I've got a server to which some devices get connected and periodically upload some data. Communication is done over plain TCP sockets using a proprietary protocol we designed for speed and efficiency. Every such connection is basically a session which is open as long as device stays connected. What I need now is (1) design failover mechanism and (2) scale up. There would be another server node which would pick up once first instance fails. I've been looking at Terracotta to do a lightweight cluster. But what I don't understand is HOW would devices know to run for the second node?? I could probably "teach" them to try several access points.. but this would really be a pain as some of them are out of my control. Ideally, I want some magic in a middle which would re-redirect connection automatically to any available node in a cluster.

Now. First thing I want to know is how such tools called in a world. Second - I need simple off-the-shelf solution, preferably free or open source with friendly commercial license. We don't use any heavy weight containers, server instance is a bunch of POJO's wired up with Spring, everything runs in one JVM. Ideally, I would like to place such magic box on one of the nodes, expose single IP/port for all devices and do some config. setup. Is this possible or am I dreaming for cheap solution on a tough problem?

+1  A: 

You are looking for Load balancing, I think. You can pick from software or hardware solution. In both cases idea is the same: load balancer will monitor the state of both nodes and route connections to one which is alive.

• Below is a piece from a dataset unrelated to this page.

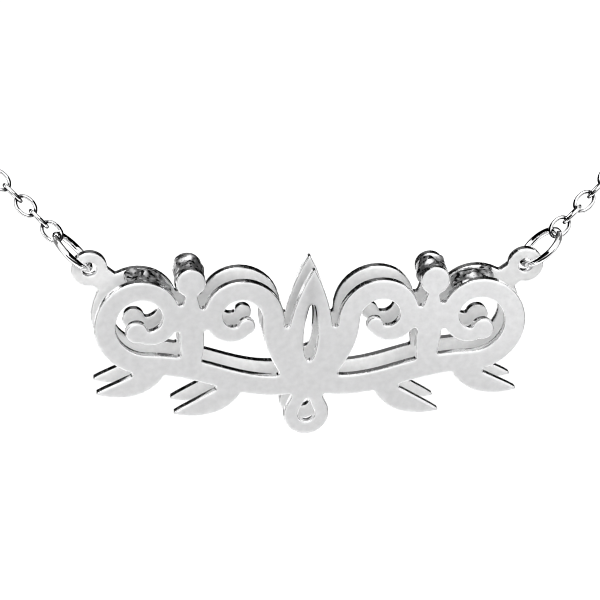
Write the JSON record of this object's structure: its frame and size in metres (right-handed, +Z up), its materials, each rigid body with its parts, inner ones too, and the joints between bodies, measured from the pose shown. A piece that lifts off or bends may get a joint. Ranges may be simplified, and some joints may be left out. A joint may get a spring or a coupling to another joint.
{
  "type": "nameplate necklace",
  "caption": "Double-plate silver necklace: a pierced scroll ornament on two spaced plates, hung by jump rings on a fine oval cable chain with a ring clasp.",
  "frame": {"origin": "the middle of the chain's path at the nape, where the closed necklace rests on a neck", "axes": "+X to the wearer's left, along the ornament's width; -Y to the front, the way the ornament faces; +Z up"},
  "size_m": [0.1272, 0.1031, 0.1008],
  "materials": {
    "satin_silver": "satin, fine grain, polished edges",
    "polished_silver": "bright polished silver wire"
  },
  "bodies": {
    "root": {"nameplate": "satin_silver", "jump_ring_left": "polished_silver", "jump_ring_right": "polished_silver", "chain_left": "polished_silver", "chain_right": "polished_silver", "end_ring": "polished_silver", "clasp": "polished_silver"}
  },
  "joints": []
}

Try this link, as an example.

Georgy Bolyuba
Darn.. you beat me for seconds.
Paulo Santos
So, it's load balancing.. Thanks. I looked around and what I see most are Linux specific solutions. What I'm after is platform neutral software solution which installs on most computers. Can you suggest any? Or perhaps it's always hardware dependent?
Dima
I do not really get why do you need "solution which installs on most computers" :). I mean, you know exactly what kind of server you are running. Windows Server can do this out of box, I think. For Linux, I gave you one link and you can find a lot more using Google. If you want more control "for free", write your own implementation. Simple app, which reads confing, opens connection to all of your real app servers, monitors them and uses http://en.wikipedia.org/wiki/Round-robin_scheduling to route the request. But I would rather installed Linux one.
Georgy Bolyuba
For truly transparent operation, you'll likely want a load balancing solution that supports IP takeover - so the devices only ever need to connect to one IP address.
Taylor Gautier
If all apps will connect to the service using IP address of load balancer, why would author need IP takeover? Apps will not know about how many servers there are, it is just one IP for them.
Georgy Bolyuba
Georgy, thanks, I've got the info I needed. "Solution which installs on most computers" question raised because I didn't know that there are hardware as well as software boxes doing that job. Described system needs to scale up and do failover, and now I understand that we can forget about load balansers as part of the system, because end user can use and install whatever balancers they like if they want to scale up our application. For us (vendors of the system) it's just another system requirement. Thanks for the help!
Dima
+1  A: 

First I think this question should be posted at serverfault.com, but once you asked here, I believe what you're looking is some sort of load balance appliance or box.

Paulo Santos
Thanks for the link, this is very useful.